**Data section**
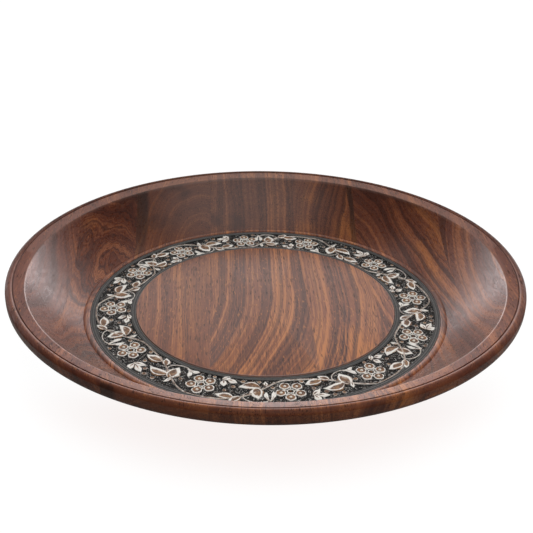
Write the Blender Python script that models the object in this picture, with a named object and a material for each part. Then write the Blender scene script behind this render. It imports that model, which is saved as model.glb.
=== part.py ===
"""Wide shallow wooden bowl turned from a glued-up blank, with a carved ring let into its floor.

The blank is seven boards glued edge to edge, their grain along Y, so each board is one slice of
the turned shape between two glue lines. The carved ring is its own piece and sits in a turned
recess in the boards. Metres, +Z up, origin at the middle of the foot's resting plane.
"""

from math import cos, pi, radians, sin

import bmesh
import bpy

# ---- overall ----
OUTER_DIAMETER = 0.350      # widest point of the rim
OVERALL_HEIGHT = 0.050      # foot plane to the crown of the rim
ROUND_STEPS = 72            # facets around every turned surface

# ---- rim, from the outside in ----
BEAD_WIDTH = 0.0045         # outer bead, from its inner arris to the widest point
BEAD_ARRIS_DROP = 0.0004    # inner arris of the bead, below the crown
CROWN_RADIUS = 0.0030       # upper outside corner of the bead
BEAD_SIDE = 0.0025          # straight, upright side of the bead
BELLY_RADIUS = 0.0050       # lower outside corner of the bead
GROOVE_WIDTH = 0.0013       # V groove between the bead and the flat strip
GROOVE_DEPTH = 0.0009
STRIP_WIDTH = 0.0071        # flat strip around the mouth
STRIP_RISE = 0.0017         # the strip climbs outward by this much
MOUTH_DROP = 0.0022         # arris of the mouth, below the crown

# ---- inside ----
CENTRE_RADIUS = 0.0907      # plain centre of the floor
CENTRE_ARRIS = 0.0006       # eased edge of the plain centre
WALL_SAG = 0.0035           # hollow of the inner wall, below its chord
FOOT_BEAD_WIDTH = 0.0044    # small bead where the wall meets the floor
FOOT_BEAD_HEIGHT = 0.0014
WALL_TOE = 0.0005           # the wall starts this far above the bead's outer edge

# ---- carved ring and its recess ----
BAND_WIDTH = 0.0316         # recess that holds the ring
BAND_DROP = 0.0008          # top of the ring, below the plain centre
BAND_THICKNESS = 0.0040
BAND_MARGIN = 0.0036        # plain border along each edge of the ring
GROUND_DEPTH = 0.0007       # carved ground, below the borders

# ---- underside ----
LIP_REACH = 0.0030          # under side of the bead, inward from the end of its belly
LIP_DROP = 0.0012
OUTER_WALL_SAG = 0.0006     # swell of the outer wall
HIP_WALL = 0.0098           # wall, measured level, where it meets the floor
HIP_DROP = 0.0009           # hip of the outer wall, below the top of the carved ring
HEEL_INSET = 0.0062         # bottom of the outer wall, inside the foot of the inner wall
HEEL_HEIGHT = 0.0046
FOOT_INSET = 0.0085         # resting ring, inside the heel
FOOT_WIDTH = 0.0140
FOOT_HOLLOW = 0.0025        # underside within the resting ring, above the foot plane
FLOOR_THICKNESS = 0.0088    # wood left under the carved ring's recess

# ---- glued blank and fits ----
GLUE_LINES = (-0.138, -0.098, -0.039, 0.030, 0.079, 0.138)
BOARD_NAMES = ("far_left_board", "left_board", "left_centre_board", "centre_board",
               "right_centre_board", "right_board", "far_right_board")
GAP = 0.0003                # clearance left between any two touching pieces

# ---- heights and radii that follow from them ----
OUTER_RADIUS = OUTER_DIAMETER / 2
ARRIS_RADIUS = OUTER_RADIUS - BEAD_WIDTH
STRIP_OUTER_RADIUS = ARRIS_RADIUS - GROOVE_WIDTH
MOUTH_RADIUS = STRIP_OUTER_RADIUS - STRIP_WIDTH
MOUTH_HEIGHT = OVERALL_HEIGHT - MOUTH_DROP
RECESS_HEIGHT = FOOT_HOLLOW + FLOOR_THICKNESS
BAND_TOP = RECESS_HEIGHT + GAP + BAND_THICKNESS
CENTRE_HEIGHT = BAND_TOP + BAND_DROP
RECESS_OUTER_RADIUS = CENTRE_RADIUS + BAND_WIDTH
WALL_FOOT_RADIUS = RECESS_OUTER_RADIUS + FOOT_BEAD_WIDTH
HEEL_RADIUS = WALL_FOOT_RADIUS - HEEL_INSET
FOOT_RADIUS = HEEL_RADIUS - FOOT_INSET

WOOD_TINTS = ((0.125, 0.045, 0.022), (0.100, 0.036, 0.018), (0.115, 0.043, 0.022),
              (0.090, 0.033, 0.018), (0.120, 0.045, 0.020), (0.105, 0.038, 0.018),
              (0.125, 0.046, 0.024))
BAND_TINT = (0.030, 0.028, 0.028)


def clear_scene():
    """Remove whatever objects the file starts with."""
    for old in list(bpy.data.objects):
        bpy.data.objects.remove(old, do_unlink=True)


def finish_material(name, colour, roughness):
    """A plain Principled material for one finish."""
    material = bpy.data.materials.new(name)
    material.use_nodes = True
    shader = material.node_tree.nodes["Principled BSDF"]
    shader.inputs["Base Color"].default_value = (*colour, 1.0)
    shader.inputs["Roughness"].default_value = roughness
    shader.inputs["Metallic"].default_value = 0.0
    material.diffuse_color = (*colour, 1.0)
    return material


def corner(centre, radius, start, end, steps):
    """Points along an arc about centre, from one angle in degrees to another, ends included."""
    angles = [radians(start + (end - start) * i / steps) for i in range(steps + 1)]
    return [(centre[0] + radius * cos(a), centre[1] + radius * sin(a)) for a in angles]


def swept(start, end, sag, steps):
    """Points from start to end along a shallow curve that bulges to the right by sag."""
    run, rise = end[0] - start[0], end[1] - start[1]
    length = (run * run + rise * rise) ** 0.5
    points = []
    for i in range(steps + 1):
        t = i / steps
        bulge = 4 * sag * t * (1 - t) / length
        points.append((start[0] + run * t + rise * bulge, start[1] + rise * t - run * bulge))
    return points


def bead_hump(start, end, height, steps):
    """Inner points of a half-round bead that stands between start and end."""
    points = []
    for i in range(1, steps):
        t = i / steps
        points.append((start[0] + (end[0] - start[0]) * (1 - cos(pi * t)) / 2,
                       start[1] + (end[1] - start[1]) * t + height * sin(pi * t)))
    return points


def inside_outline():
    """Floor, ring recess, foot bead and wall, from the axis out to the arris of the mouth."""
    bead_start = (RECESS_OUTER_RADIUS, BAND_TOP)
    bead_end = (WALL_FOOT_RADIUS, BAND_TOP)
    return [
        (0.0, CENTRE_HEIGHT),
        (CENTRE_RADIUS - CENTRE_ARRIS, CENTRE_HEIGHT),
        (CENTRE_RADIUS, CENTRE_HEIGHT - CENTRE_ARRIS),
        (CENTRE_RADIUS, RECESS_HEIGHT),
        (RECESS_OUTER_RADIUS, RECESS_HEIGHT),
        bead_start,
        *bead_hump(bead_start, bead_end, FOOT_BEAD_HEIGHT, 4),
        bead_end,
        *swept((WALL_FOOT_RADIUS + WALL_TOE / 2, BAND_TOP + WALL_TOE),
               (MOUTH_RADIUS, MOUTH_HEIGHT), WALL_SAG, 7),
    ]


def rim_outline():
    """Strip, V groove and outer bead, from the strip's outer edge to the end of the belly."""
    strip_top = MOUTH_HEIGHT + STRIP_RISE
    arris_height = OVERALL_HEIGHT - BEAD_ARRIS_DROP
    crown_centre = (OUTER_RADIUS - CROWN_RADIUS, OVERALL_HEIGHT - CROWN_RADIUS)
    belly_centre = (OUTER_RADIUS - BELLY_RADIUS, crown_centre[1] - BEAD_SIDE)
    return [
        (STRIP_OUTER_RADIUS, strip_top),
        (STRIP_OUTER_RADIUS + GROOVE_WIDTH / 2, strip_top - GROOVE_DEPTH),
        (ARRIS_RADIUS, arris_height),
        *corner(crown_centre, CROWN_RADIUS, 90, 0, 4),
        *corner(belly_centre, BELLY_RADIUS, 0, -80, 4),
    ]


def underside_outline():
    """Lip under the bead, outer wall, heel and resting ring, in to the axis."""
    crown_height = OVERALL_HEIGHT - CROWN_RADIUS
    belly_end = corner((OUTER_RADIUS - BELLY_RADIUS, crown_height - BEAD_SIDE),
                       BELLY_RADIUS, -80, -80, 1)[0]
    lip = (belly_end[0] - LIP_REACH, belly_end[1] - LIP_DROP)
    hip = (WALL_FOOT_RADIUS + HIP_WALL, BAND_TOP - HIP_DROP)
    foot_inner = FOOT_RADIUS - FOOT_WIDTH
    return [
        *swept(lip, hip, -OUTER_WALL_SAG, 4),
        (HEEL_RADIUS, HEEL_HEIGHT),
        ((HEEL_RADIUS + FOOT_RADIUS) / 2, HEEL_HEIGHT * 0.65),
        (FOOT_RADIUS, 0.0),
        (foot_inner, 0.0),
        (foot_inner - FOOT_HOLLOW, FOOT_HOLLOW),
        (0.0, FOOT_HOLLOW),
    ]


def turned_object(name, outline, closed):
    """Spin an outline in the XZ plane about Z into one closed solid."""
    mesh = bpy.data.meshes.new(name)
    bm = bmesh.new()
    verts = [bm.verts.new((radius, 0.0, height)) for radius, height in outline]
    edges = [bm.edges.new(pair) for pair in zip(verts, verts[1:])]
    if closed:
        edges.append(bm.edges.new((verts[-1], verts[0])))
    bmesh.ops.spin(bm, geom=verts + edges, cent=(0, 0, 0), axis=(0, 0, 1),
                   angle=2 * pi, steps=ROUND_STEPS, use_merge=True)
    bmesh.ops.remove_doubles(bm, verts=bm.verts, dist=1e-6)
    bmesh.ops.recalc_face_normals(bm, faces=bm.faces)
    bm.to_mesh(mesh)
    bm.free()
    mesh.shade_smooth()
    mesh.set_sharp_from_angle(angle=radians(30))
    turned = bpy.data.objects.new(name, mesh)
    bpy.context.scene.collection.objects.link(turned)
    return turned


def board_blank(name, left, right):
    """The rough board that one slice is cut from: a box guide that never shows."""
    blank = bpy.data.objects.new(name, bpy.data.meshes.new(name))
    bpy.context.scene.collection.objects.link(blank)
    bm = bmesh.new()
    bmesh.ops.create_cube(bm, size=1.0)
    reach = OUTER_DIAMETER * 1.2
    bmesh.ops.scale(bm, verts=bm.verts, vec=(right - left, reach, OVERALL_HEIGHT * 2))
    bmesh.ops.translate(bm, verts=bm.verts,
                        vec=((left + right) / 2, 0.0, OVERALL_HEIGHT / 2))
    bm.to_mesh(blank.data)
    bm.free()
    blank.hide_render = True
    blank.display_type = "WIRE"
    return blank


def make_boards():
    """Turn the whole bowl once, then keep one board's slice of it for each board."""
    outline = inside_outline() + rim_outline() + underside_outline()
    turned = turned_object("turned_blank", outline, closed=False)
    edge = OUTER_RADIUS + GAP * 10
    cuts = (-edge,) + GLUE_LINES + (edge,)
    for index, name in enumerate(BOARD_NAMES):
        board = bpy.data.objects.new(name, turned.data.copy())
        bpy.context.scene.collection.objects.link(board)
        blank = board_blank(name + "_blank", cuts[index] + GAP / 2, cuts[index + 1] - GAP / 2)
        slice_cut = board.modifiers.new("board_slice", "BOOLEAN")
        slice_cut.operation = "INTERSECT"
        slice_cut.object = blank
        board.data.materials.append(finish_material(name + "_wood", WOOD_TINTS[index], 0.32))
    bpy.data.objects.remove(turned, do_unlink=True)


def make_band():
    """The carved ring: two plain borders with the sunk ground between them."""
    inner = CENTRE_RADIUS + GAP
    outer = RECESS_OUTER_RADIUS - GAP
    ground = BAND_TOP - GROUND_DEPTH
    bottom = BAND_TOP - BAND_THICKNESS
    outline = [
        (inner, BAND_TOP), (inner + BAND_MARGIN, BAND_TOP),
        (inner + BAND_MARGIN + GROUND_DEPTH, ground),
        (outer - BAND_MARGIN - GROUND_DEPTH, ground),
        (outer - BAND_MARGIN, BAND_TOP), (outer, BAND_TOP),
        (outer, bottom), (inner, bottom),
    ]
    band = turned_object("carved_band", outline, closed=True)
    band.data.materials.append(finish_material("carved_band_black", BAND_TINT, 0.45))


def main():
    """Build the bowl."""
    clear_scene()
    make_boards()
    make_band()


main()
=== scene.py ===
"""Looks of a turned wooden bowl: seven glued boards and a carved, blackened ring in its floor.

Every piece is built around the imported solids, in metres, +Z up. The boards run along Y. The carving
is a running vine with blossoms, leaves, buds and berries on a stippled ground.
"""
import logging
import random
from collections.abc import Callable, Sequence
from dataclasses import dataclass, field
from enum import Enum
from math import cos, hypot, pi, radians, sin, tau

import bpy
from mathutils import Matrix, Vector


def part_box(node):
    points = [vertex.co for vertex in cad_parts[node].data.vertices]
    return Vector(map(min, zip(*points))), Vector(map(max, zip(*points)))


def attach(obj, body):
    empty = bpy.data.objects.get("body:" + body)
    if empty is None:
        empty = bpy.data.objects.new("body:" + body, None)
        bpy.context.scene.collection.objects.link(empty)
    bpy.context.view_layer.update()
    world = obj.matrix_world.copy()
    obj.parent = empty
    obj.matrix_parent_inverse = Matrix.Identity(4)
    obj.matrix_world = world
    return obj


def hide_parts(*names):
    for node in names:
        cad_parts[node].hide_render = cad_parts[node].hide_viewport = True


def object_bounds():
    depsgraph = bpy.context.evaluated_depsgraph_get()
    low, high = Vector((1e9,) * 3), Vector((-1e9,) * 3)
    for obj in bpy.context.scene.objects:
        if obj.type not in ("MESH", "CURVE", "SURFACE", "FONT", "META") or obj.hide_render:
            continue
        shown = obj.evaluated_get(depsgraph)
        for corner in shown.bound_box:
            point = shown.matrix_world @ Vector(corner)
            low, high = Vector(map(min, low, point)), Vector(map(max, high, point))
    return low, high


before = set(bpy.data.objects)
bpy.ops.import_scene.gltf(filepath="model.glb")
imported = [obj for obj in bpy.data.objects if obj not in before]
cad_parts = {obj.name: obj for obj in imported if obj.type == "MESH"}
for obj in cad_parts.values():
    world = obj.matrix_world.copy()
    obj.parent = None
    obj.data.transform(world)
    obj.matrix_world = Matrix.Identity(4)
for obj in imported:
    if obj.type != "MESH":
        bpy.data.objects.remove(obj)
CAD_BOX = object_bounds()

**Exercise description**
Print exactly the lines above from the one with "bottom = BAND_TOP - BAND_THICKNESS" to the one with "points = [vertex.co", including both.

**Solution for this problem**
    bottom = BAND_TOP - BAND_THICKNESS
    outline = [
        (inner, BAND_TOP), (inner + BAND_MARGIN, BAND_TOP),
        (inner + BAND_MARGIN + GROUND_DEPTH, ground),
        (outer - BAND_MARGIN - GROUND_DEPTH, ground),
        (outer - BAND_MARGIN, BAND_TOP), (outer, BAND_TOP),
        (outer, bottom), (inner, bottom),
    ]
    band = turned_object("carved_band", outline, closed=True)
    band.data.materials.append(finish_material("carved_band_black", BAND_TINT, 0.45))


def main():
    """Build the bowl."""
    clear_scene()
    make_boards()
    make_band()


main()
=== scene.py ===
"""Looks of a turned wooden bowl: seven glued boards and a carved, blackened ring in its floor.

Every piece is built around the imported solids, in metres, +Z up. The boards run along Y. The carving
is a running vine with blossoms, leaves, buds and berries on a stippled ground.
"""
import logging
import random
from collections.abc import Callable, Sequence
from dataclasses import dataclass, field
from enum import Enum
from math import cos, hypot, pi, radians, sin, tau

import bpy
from mathutils import Matrix, Vector


def part_box(node):
    points = [vertex.co for vertex in cad_parts[node].data.vertices]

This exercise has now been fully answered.